In all likelihood, financing a new hospital in the $40 million range will require a mix of funds, such as riverboat taxes and hospital and community foundation grants.
‘I still feel we will be able to put together a package that will enable us to do the project,’ said Council chair Gary Davis, in response to a presentation last month concerning funding options by CPA Mike Claytor of Crowe-Chizek & Co. LLC of Indianapolis.
Claytor, addressing the council, said that while most counties are no longer in the hospital business, most counties don’t have income from riverboats like Caesars’ Glory of Rome at Bridgeport.
‘Thirty-one years ago, health care centered around local, county-owned hospitals,’ Claytor said.
‘A lot of things have happened since that time,’ Claytor said, to cause local governments to limit services to such things as police and fire protection. Hospitals are now ‘unbelievably competitive.’

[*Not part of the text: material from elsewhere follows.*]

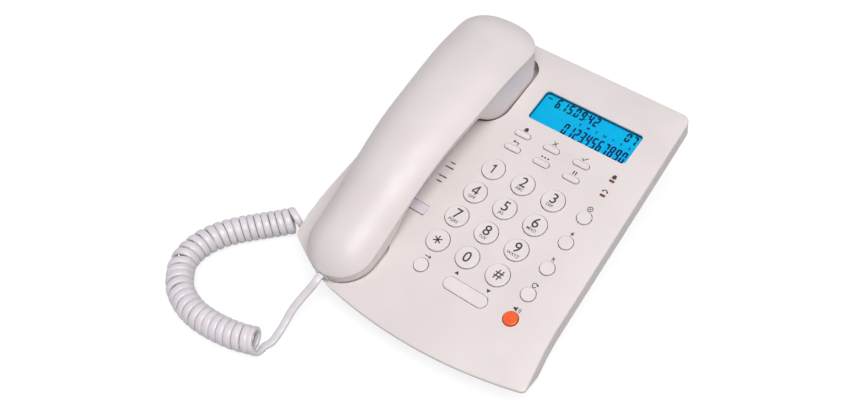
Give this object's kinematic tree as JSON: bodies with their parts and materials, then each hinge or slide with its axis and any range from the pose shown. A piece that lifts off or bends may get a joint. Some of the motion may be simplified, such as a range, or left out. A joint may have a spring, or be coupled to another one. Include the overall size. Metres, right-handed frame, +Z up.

Typically, locally-owned hospitals have been financed with revenue bonds backed by property tax dollars, but that’s not something the Harrison County Council intends to do, he said.
‘There is no support for property-tax-backed bonds,’ Davis said. Instead, several options may be combined. ‘We are not going to be able to fund the project in one fell swoop.’

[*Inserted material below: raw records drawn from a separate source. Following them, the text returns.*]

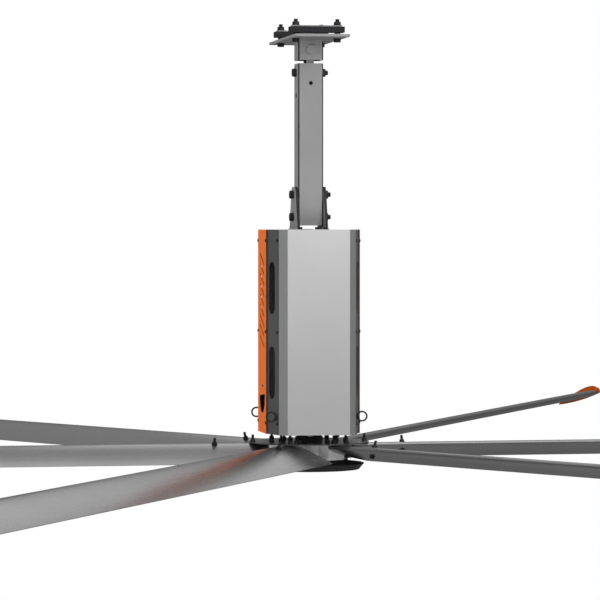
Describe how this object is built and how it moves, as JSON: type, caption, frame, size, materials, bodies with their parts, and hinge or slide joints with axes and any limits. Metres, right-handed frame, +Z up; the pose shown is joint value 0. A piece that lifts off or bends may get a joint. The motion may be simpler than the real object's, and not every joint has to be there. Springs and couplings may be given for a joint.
{
  "type": "industrial ceiling fan",
  "caption": "Large slow ceiling fan with long aluminium blades, a geared drive in a tall housing, a drop tube on a crossed swivel and a beam clamp.",
  "frame": {"origin": "centre of the ceiling plate's top face, midway between the four clamp bolts", "axes": "+Z up along the fan's axis, +X across the ceiling plate, front cover towards -Y"},
  "size_m": [7.2998, 6.5396, 1.3972],
  "materials": {
    "fastener_black": "black oxide, slightly oily",
    "clamp_black": "black paint, satin",
    "tube_grey": "grey powder coat",
    "cover_silver": "silver powder coat, satin",
    "panel_graphite": "graphite powder coat",
    "panel_orange": "orange powder coat",
    "rubber_black": "matt black rubber",
    "gear_case_iron": "painted cast iron",
    "motor_alloy": "die cast",
    "bright_steel": "machined steel",
    "hub_alloy": "machined casting",
    "blade_alloy": "anodised satin extrusion",
    "tip_orange": "moulded orange",
    "dish_grey": "dark grey powder coat"
  },
  "bodies": {
    "ceiling": {"ceiling_plate": "tube_grey", "clamp_bars": "clamp_black", "clamp_strips": "tube_grey", "clamp_spacers": "fastener_black", "clamp_bolts": "fastener_black", "clamp_nuts": "fastener_black", "yoke_tube": "tube_grey", "yoke_pivot_bolt": "tube_grey", "yoke_pivot_nut": "tube_grey"},
    "link": {"swivel_link": "tube_grey"},
    "drop": {"drop_tube": "tube_grey", "tube_pivot_bolt": "fastener_black", "tube_pivot_nut": "fastener_black", "ear_left": "tube_grey", "ear_right": "tube_grey", "ear_bolts": "fastener_black", "ear_nuts": "fastener_black", "top_plate": "panel_graphite", "bottom_plate": "panel_graphite", "corner_posts": "panel_graphite", "cable_grommet": "rubber_black", "front_cover": "cover_silver", "rear_cover": "cover_silver", "side_panel_front_left": "panel_graphite", "side_panel_front_right": "panel_graphite", "side_panel_rear_left": "panel_graphite", "side_panel_rear_right": "panel_graphite", "vent_panel_left": "panel_orange", "vent_panel_right": "panel_orange", "panel_screws": "fastener_black", "eye_nuts": "fastener_black", "gearbox_case": "gear_case_iron", "gearbox_lid": "gear_case_iron", "gear_bearings": "bright_steel", "shaft_seal": "rubber_black", "motor_case": "motor_alloy", "motor_stator": "bright_steel", "motor_end_cap": "motor_alloy", "control_box": "panel_graphite"},
    "layshaft": {"layshaft": "bright_steel"},
    "motor_rotor": {"motor_rotor": "bright_steel"},
    "rotor": {"output_shaft": "bright_steel", "output_gear": "bright_steel", "shaft_flange": "clamp_black", "flange_screws": "fastener_black", "hub_casting": "hub_alloy", "hub_plate": "hub_alloy", "hub_bolts": "fastener_black", "blade_bolts": "fastener_black", "flange_nuts": "fastener_black", "blade_struts": "bright_steel", "blade_end_plates": "tip_orange", "hub_dish": "dish_grey", "dish_posts": "fastener_black", "blade_1": "blade_alloy", "blade_2": "blade_alloy", "blade_3": "blade_alloy", "blade_4": "blade_alloy", "blade_5": "blade_alloy", "blade_6": "blade_alloy"}
  },
  "joints": [
    {"name": "yoke_swing", "type": "hinge", "parent": "ceiling", "child": "link", "pos_m": [0, 0, -0.0372], "axis": [0, 1, 0], "range_deg": [-7, 7]},
    {"name": "tube_swing", "type": "hinge", "parent": "link", "child": "drop", "pos_m": [0, 0, -0.1072], "axis": [1, 0, 0], "range_deg": [-7, 7]},
    {"name": "rotor_spin", "type": "hinge", "parent": "drop", "child": "rotor", "pos_m": [0, 0, -1.2586], "axis": [0, 0, 1], "continuous": true},
    {"name": "layshaft_spin", "type": "hinge", "parent": "drop", "child": "layshaft", "pos_m": [0, 0.075, -1.2586], "axis": [0, 0, 1], "continuous": true},
    {"name": "motor_spin", "type": "hinge", "parent": "drop", "child": "motor_rotor", "pos_m": [0, 0, -1.2586], "axis": [0, 0, 1], "continuous": true}
  ],
  "couplings": [
    {"joint": "layshaft_spin", "follows": "rotor_spin", "ratio": -4},
    {"joint": "motor_spin", "follows": "rotor_spin", "ratio": 16}
  ]
}
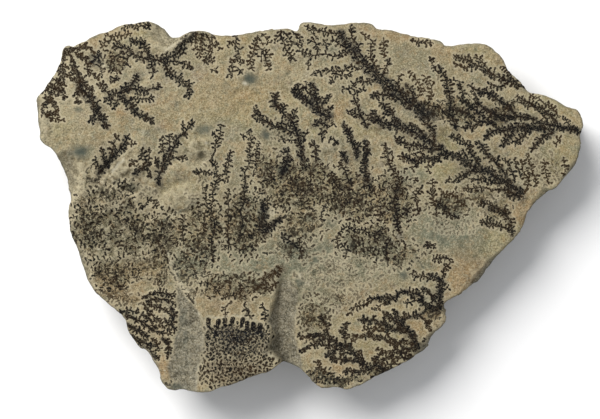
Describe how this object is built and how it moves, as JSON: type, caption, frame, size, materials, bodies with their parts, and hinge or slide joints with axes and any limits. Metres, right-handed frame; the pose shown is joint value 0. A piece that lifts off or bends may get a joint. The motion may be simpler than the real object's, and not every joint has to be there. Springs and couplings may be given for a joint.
{
  "type": "psilomelane specimen",
  "caption": "Broken slab of pale rock, flat on its back, with a face covered in black and brown oxide dendrites; a mineral specimen for display or study.",
  "frame": {"origin": "middle of the slab's outline, on the plane that the flat of its back rests on", "axes": "+X along the slab's long way, towards its pointed end; +Y across it, towards its long straight edge; +Z out of the dendrite face"},
  "size_m": [0.1088, 0.0734, 0.0151],
  "materials": {
    "dendrite_rock": "matt pale tan to grey-green fine-grained rock; thin black and dark brown oxide film on the face, in fern-like branching growths"
  },
  "bodies": {
    "root": {"dendrite_slab": "dendrite_rock"}
  },
  "joints": []
}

Claytor provided Davis the names of several qualified firms that might be willing to handle the financing package for the project.
Davis said yesterday he intends to meet with Harrison County Hospital director Steve Taylor this week to discuss the project and financing options before going further.
(Davis’ time has been limited this past week because his 90-year-old father, Victor Lee Davis of New Salisbury, died Friday. His obituary is on page A8.)